▸ **Data block**:
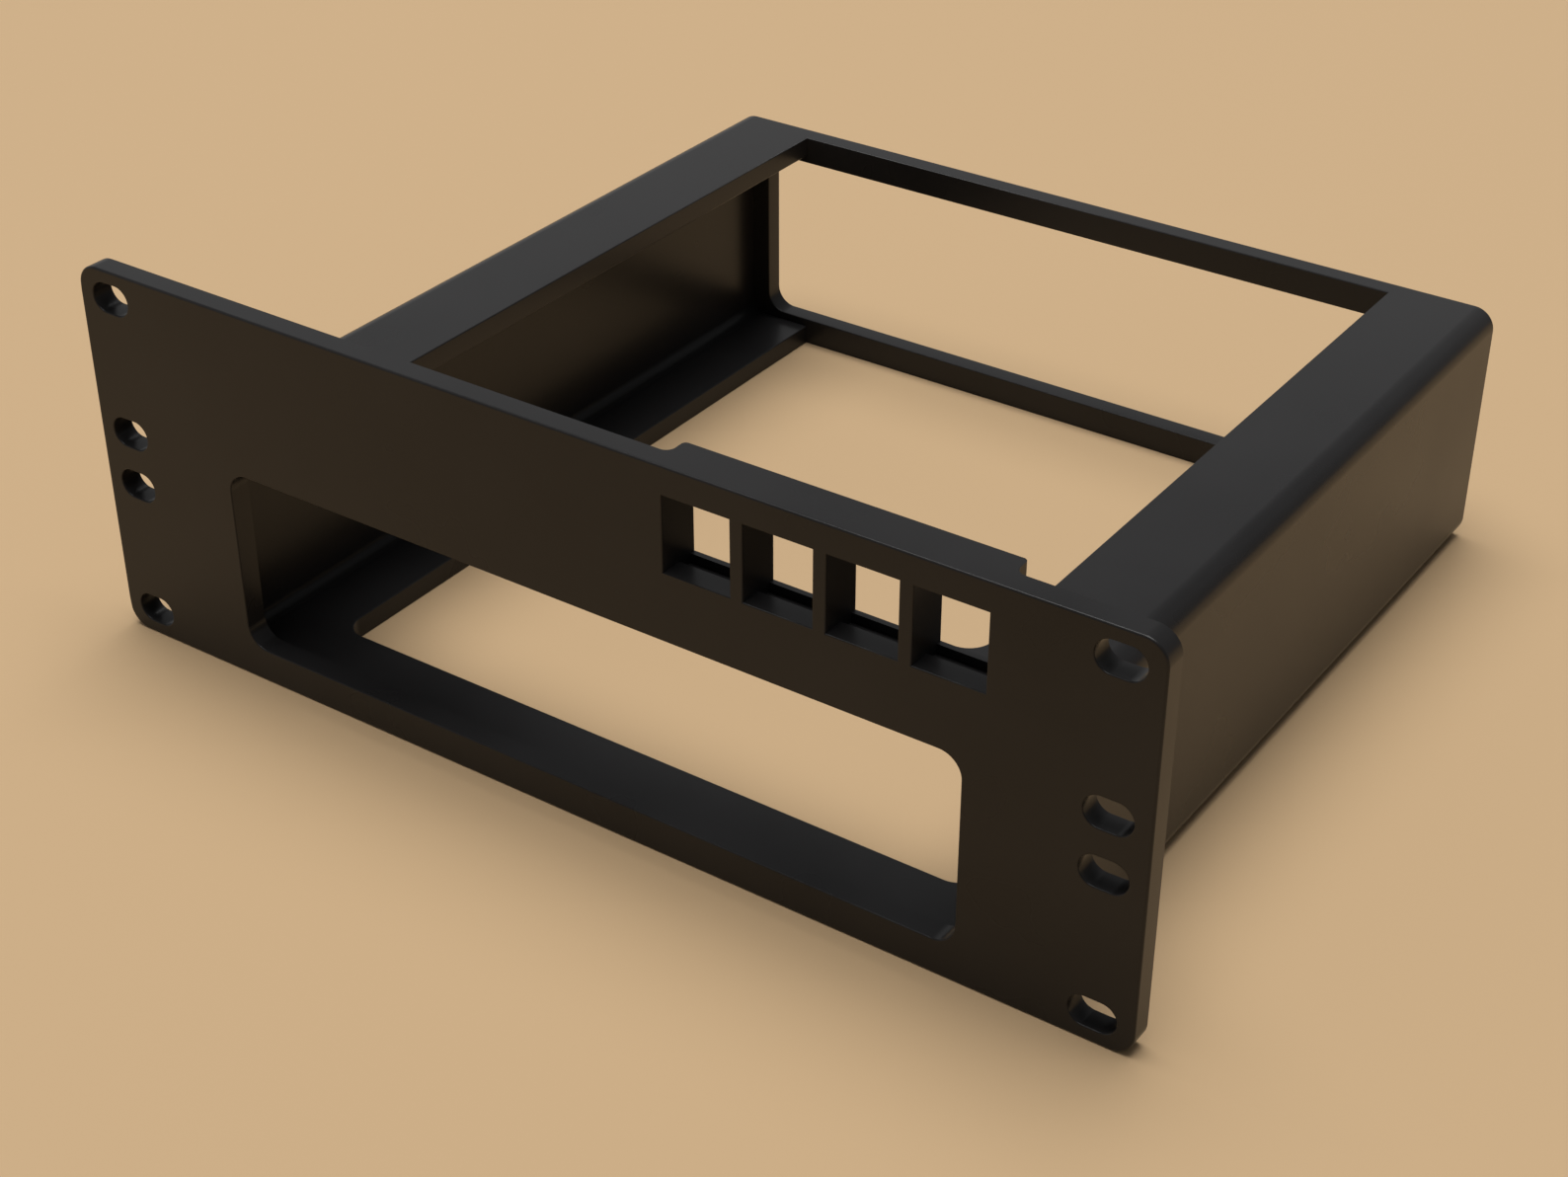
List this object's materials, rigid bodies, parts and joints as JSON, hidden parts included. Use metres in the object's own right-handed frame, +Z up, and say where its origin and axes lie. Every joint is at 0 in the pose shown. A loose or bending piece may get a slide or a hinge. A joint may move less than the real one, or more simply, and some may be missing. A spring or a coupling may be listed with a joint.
{
  "type": "rack mount bracket",
  "caption": "Ten inch rack bracket: a slotted front panel with an open box behind it for a small device, and a row of keystone jack windows.",
  "frame": {"origin": "middle of the pattern of rack slots, on the panel's rear face, which bears on the rack's rails", "axes": "+X to the right seen from the front, +Y into the rack, +Z up"},
  "size_m": [0.254, 0.206, 0.0888],
  "materials": {
    "shell": "smooth matte black"
  },
  "bodies": {
    "root": {"bracket": "shell"}
  },
  "joints": []
}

▸ **Brief**: Each line of the material above needs to be quoted exactly, please.

▸ **Task result**:
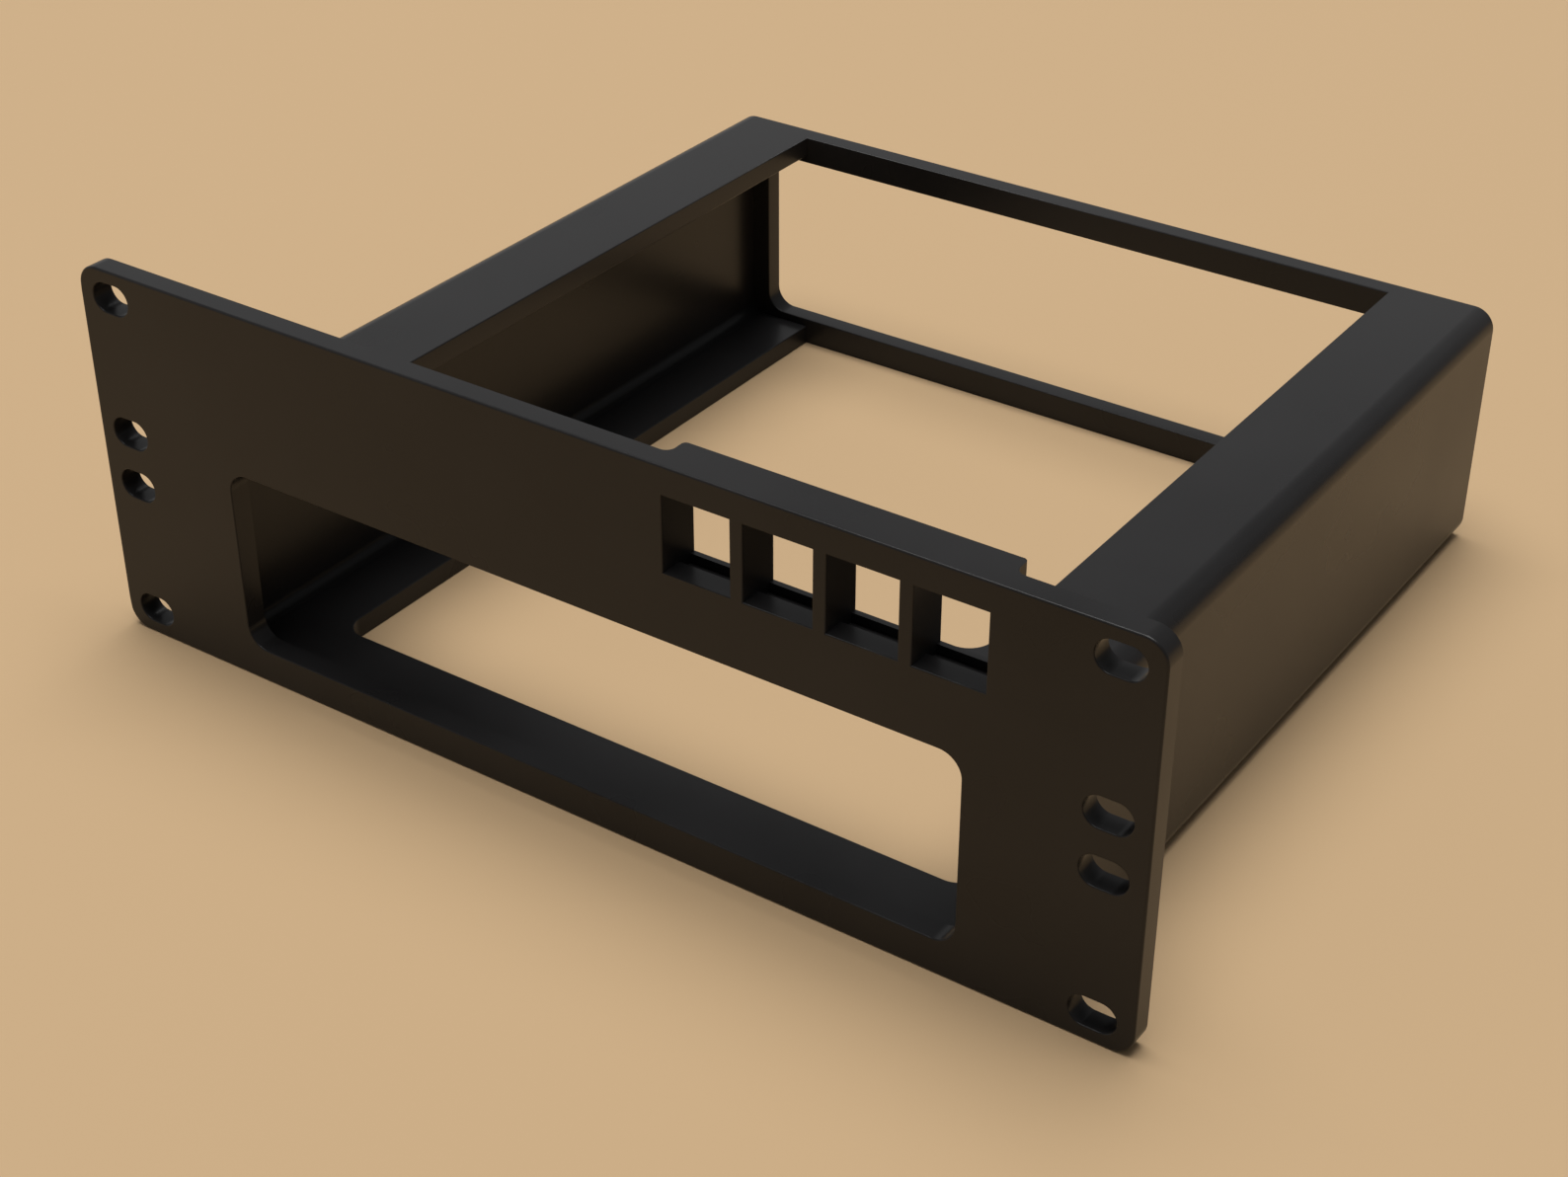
List this object's materials, rigid bodies, parts and joints as JSON, hidden parts included. Use metres in the object's own right-handed frame, +Z up, and say where its origin and axes lie. Every joint is at 0 in the pose shown. A loose or bending piece may get a slide or a hinge. A joint may move less than the real one, or more simply, and some may be missing. A spring or a coupling may be listed with a joint.
{
  "type": "rack mount bracket",
  "caption": "Ten inch rack bracket: a slotted front panel with an open box behind it for a small device, and a row of keystone jack windows.",
  "frame": {"origin": "middle of the pattern of rack slots, on the panel's rear face, which bears on the rack's rails", "axes": "+X to the right seen from the front, +Y into the rack, +Z up"},
  "size_m": [0.254, 0.206, 0.0888],
  "materials": {
    "shell": "smooth matte black"
  },
  "bodies": {
    "root": {"bracket": "shell"}
  },
  "joints": []
}